If GameMaker were open-source, they could fix this. They could probably even
backport a fix from 8.1 or Studio.

------
tedajax
This has been my experience with Unity as well. You can spin something up
super fast but actually tightening the screws and getting every little last
bug out and getting all the little interactions between gameobjects working
just right takes a really long time simply due to quirks and bugs that require
odd workarounds.

Unity is a wonderful prototyping tool but using it for production can be
painful. That said I build engines for work so in my free time I like to just
make games and using Unity for that purpose is refreshing and fun because the
games I make in my spare time are simple enough that they rarely hit any
limitations of the engine.

------
buzzybee
The focus of a lot of engine dev is shifting away from AAA. For the AAA model,
everything was about heavily optimizing the runtime performance of mostly-
static scenes towards large teams delivering complex assets.

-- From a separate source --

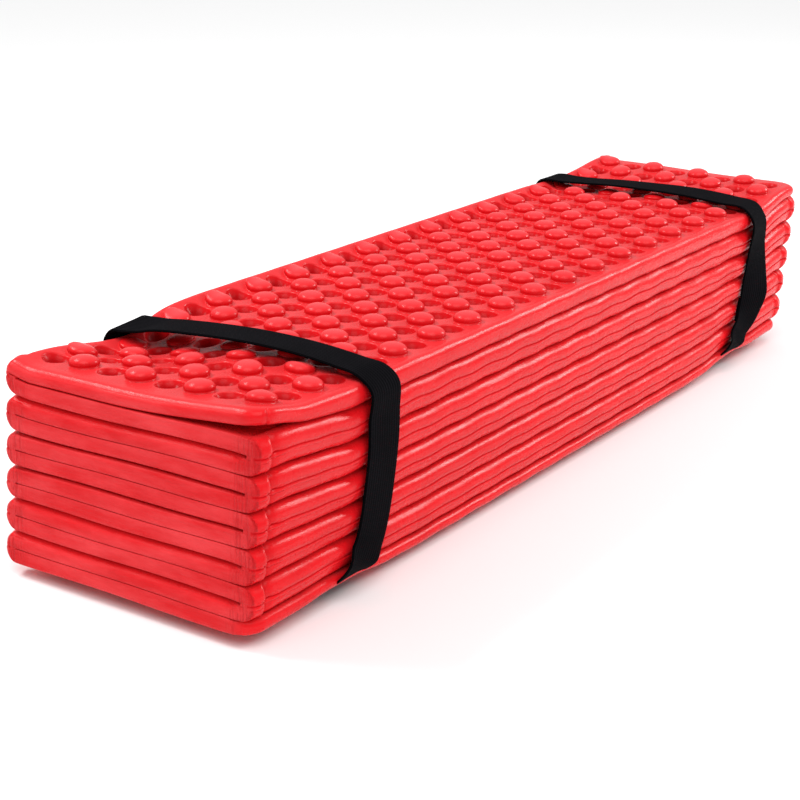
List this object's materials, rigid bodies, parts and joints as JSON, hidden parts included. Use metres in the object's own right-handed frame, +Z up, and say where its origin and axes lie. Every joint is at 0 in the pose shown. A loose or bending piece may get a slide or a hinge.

The engineering
team has skills and depth - enough to support every release with custom
technology work. But new projects are often much smaller in scope, and that
has a consequence for all the technology.

With smaller projects, pressure moves back towards development cost, ease of
deployment and maintenance, which is a lot more like the model for small-site
webdev. The necessary optimization for the runtime is more often at the level
of just using correct algorithms, good-enough memory management, and feeding
the GPU correctly. In turn, this is going to have a commodifying effect on
engine runtimes - if your scene is already easily hitting its quality target
at 144hz or whatever the high end is today, your concerns are just going to
shift towards how fast you can iterate and debug, add and tune new assets,
create one-off behaviors, and run off final builds for external use. You can
hire for design rather than coding talent.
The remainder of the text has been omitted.